Records:
====

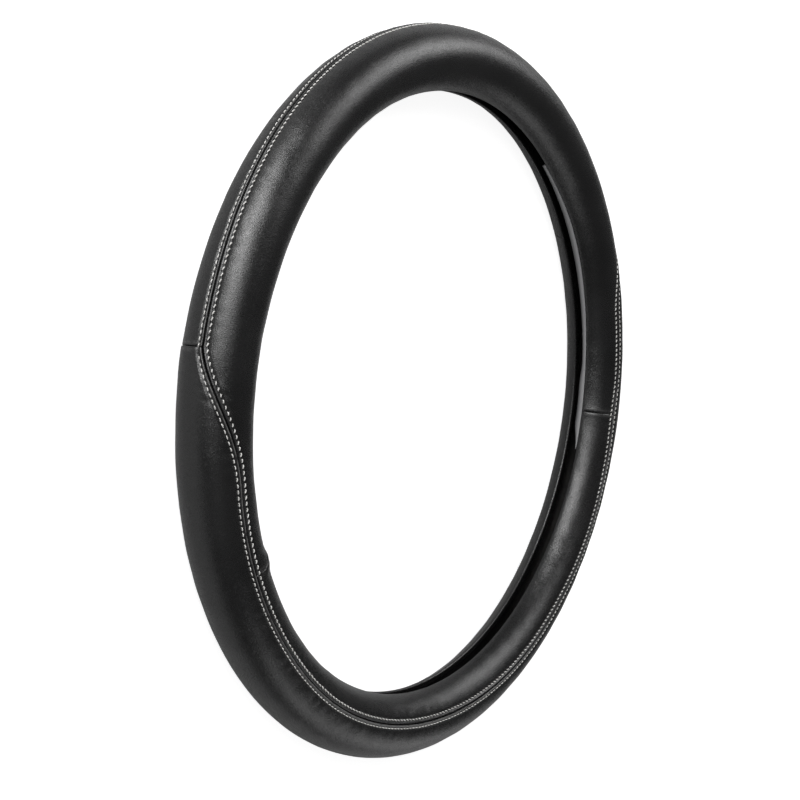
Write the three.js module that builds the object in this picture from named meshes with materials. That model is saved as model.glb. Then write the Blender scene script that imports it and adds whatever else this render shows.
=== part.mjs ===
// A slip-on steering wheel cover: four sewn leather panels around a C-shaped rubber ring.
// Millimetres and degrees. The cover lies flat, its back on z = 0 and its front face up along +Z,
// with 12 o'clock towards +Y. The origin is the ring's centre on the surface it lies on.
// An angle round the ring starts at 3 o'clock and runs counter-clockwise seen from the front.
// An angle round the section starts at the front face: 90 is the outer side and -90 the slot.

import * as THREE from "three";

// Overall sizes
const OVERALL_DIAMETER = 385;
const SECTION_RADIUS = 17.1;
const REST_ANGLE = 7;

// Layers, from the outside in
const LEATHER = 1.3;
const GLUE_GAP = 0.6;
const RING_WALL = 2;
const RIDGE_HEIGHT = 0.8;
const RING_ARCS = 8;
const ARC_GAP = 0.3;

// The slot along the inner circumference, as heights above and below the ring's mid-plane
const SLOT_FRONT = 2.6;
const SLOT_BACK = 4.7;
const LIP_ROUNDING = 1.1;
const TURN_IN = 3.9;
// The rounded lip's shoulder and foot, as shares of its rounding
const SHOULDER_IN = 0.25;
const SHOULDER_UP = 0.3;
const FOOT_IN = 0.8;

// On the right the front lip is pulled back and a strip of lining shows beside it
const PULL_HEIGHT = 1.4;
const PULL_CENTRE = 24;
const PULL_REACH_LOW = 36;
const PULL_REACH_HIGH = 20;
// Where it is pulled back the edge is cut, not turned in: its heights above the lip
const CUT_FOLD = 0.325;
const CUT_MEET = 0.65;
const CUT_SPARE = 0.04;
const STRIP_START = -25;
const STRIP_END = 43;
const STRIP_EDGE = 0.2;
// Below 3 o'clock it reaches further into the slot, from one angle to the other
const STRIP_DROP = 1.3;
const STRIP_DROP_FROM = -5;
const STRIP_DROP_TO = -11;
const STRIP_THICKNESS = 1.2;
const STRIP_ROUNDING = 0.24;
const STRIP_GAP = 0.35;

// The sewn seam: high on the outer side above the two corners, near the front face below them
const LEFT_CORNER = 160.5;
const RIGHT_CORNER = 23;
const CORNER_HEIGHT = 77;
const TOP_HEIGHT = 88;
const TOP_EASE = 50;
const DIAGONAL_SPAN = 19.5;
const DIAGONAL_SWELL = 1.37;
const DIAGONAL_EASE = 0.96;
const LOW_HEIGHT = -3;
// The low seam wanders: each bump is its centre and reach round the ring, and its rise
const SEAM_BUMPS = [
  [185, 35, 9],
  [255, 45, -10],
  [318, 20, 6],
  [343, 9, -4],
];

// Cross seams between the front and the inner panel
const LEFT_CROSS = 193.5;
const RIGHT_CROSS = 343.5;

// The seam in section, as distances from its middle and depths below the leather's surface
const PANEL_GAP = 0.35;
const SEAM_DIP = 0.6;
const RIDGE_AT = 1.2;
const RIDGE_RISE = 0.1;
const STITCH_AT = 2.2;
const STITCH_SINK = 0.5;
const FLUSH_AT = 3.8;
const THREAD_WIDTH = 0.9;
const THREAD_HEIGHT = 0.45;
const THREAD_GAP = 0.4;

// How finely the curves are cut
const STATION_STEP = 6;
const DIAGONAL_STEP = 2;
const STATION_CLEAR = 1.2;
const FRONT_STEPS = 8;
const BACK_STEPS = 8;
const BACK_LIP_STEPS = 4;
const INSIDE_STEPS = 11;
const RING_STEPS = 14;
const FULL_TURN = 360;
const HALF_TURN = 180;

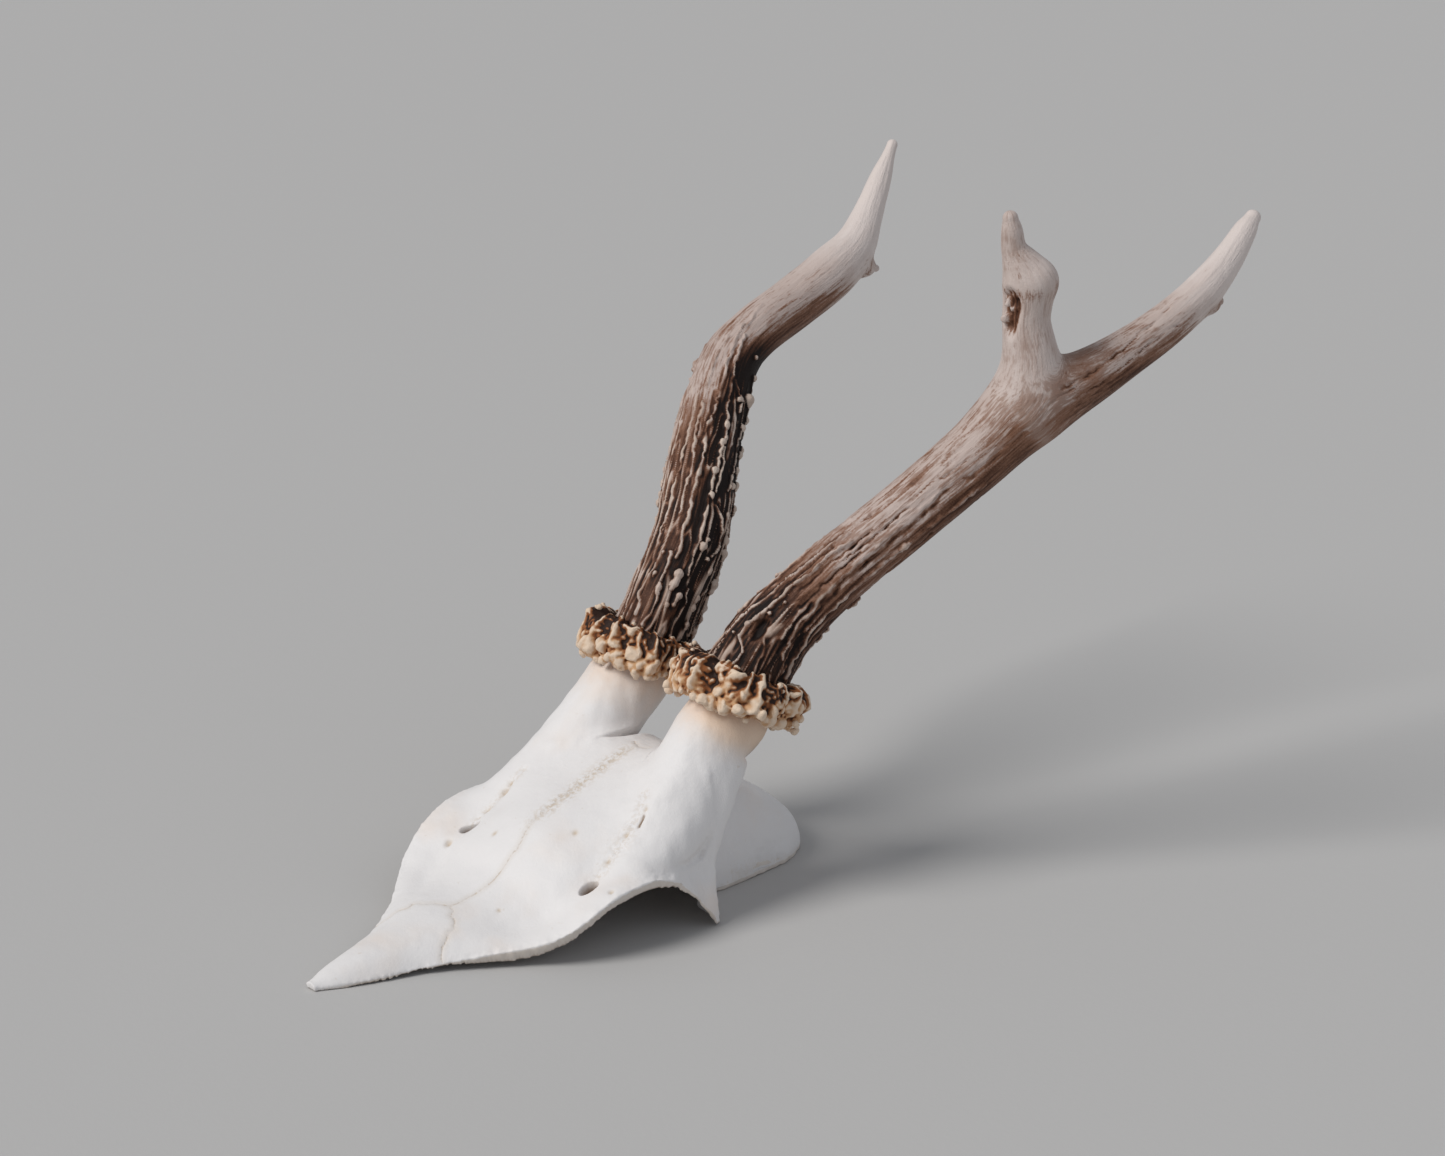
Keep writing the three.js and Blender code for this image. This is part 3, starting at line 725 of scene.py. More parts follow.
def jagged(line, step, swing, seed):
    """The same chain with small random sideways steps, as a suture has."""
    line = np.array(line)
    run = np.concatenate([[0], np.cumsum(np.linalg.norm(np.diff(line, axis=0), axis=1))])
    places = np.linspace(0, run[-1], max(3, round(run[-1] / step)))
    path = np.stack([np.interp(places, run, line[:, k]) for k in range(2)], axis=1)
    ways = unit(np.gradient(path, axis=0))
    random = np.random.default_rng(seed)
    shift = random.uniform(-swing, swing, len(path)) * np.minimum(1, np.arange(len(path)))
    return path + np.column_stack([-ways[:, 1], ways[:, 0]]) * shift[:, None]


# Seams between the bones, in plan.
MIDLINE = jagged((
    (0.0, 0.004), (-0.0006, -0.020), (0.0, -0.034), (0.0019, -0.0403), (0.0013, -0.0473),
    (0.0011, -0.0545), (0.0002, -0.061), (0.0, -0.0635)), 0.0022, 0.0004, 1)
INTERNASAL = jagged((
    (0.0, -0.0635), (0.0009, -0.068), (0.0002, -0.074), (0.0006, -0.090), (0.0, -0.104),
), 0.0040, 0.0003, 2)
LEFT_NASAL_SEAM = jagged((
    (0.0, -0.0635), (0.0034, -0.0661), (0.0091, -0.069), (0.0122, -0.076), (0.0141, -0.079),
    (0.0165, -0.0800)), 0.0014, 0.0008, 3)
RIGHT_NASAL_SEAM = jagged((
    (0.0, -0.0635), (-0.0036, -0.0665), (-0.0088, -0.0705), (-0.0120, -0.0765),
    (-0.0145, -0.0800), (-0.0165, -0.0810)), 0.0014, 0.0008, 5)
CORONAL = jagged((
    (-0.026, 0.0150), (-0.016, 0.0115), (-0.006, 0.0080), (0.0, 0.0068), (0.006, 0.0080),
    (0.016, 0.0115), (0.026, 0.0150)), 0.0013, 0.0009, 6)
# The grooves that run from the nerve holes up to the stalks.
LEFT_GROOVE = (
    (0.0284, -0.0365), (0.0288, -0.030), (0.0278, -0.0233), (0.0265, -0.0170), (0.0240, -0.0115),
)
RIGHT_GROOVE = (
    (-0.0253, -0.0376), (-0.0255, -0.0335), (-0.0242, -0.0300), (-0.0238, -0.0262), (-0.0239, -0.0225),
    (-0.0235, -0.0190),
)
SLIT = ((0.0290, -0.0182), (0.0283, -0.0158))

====

__Exercise directions__
In the records above, find the lines containing "shows" and copy them.

__Result of this task__
Write the three.js module that builds the object in this picture from named meshes with materials. That model is saved as model.glb. Then write the Blender scene script that imports it and adds whatever else this render shows.
// On the right the front lip is pulled back and a strip of lining shows beside it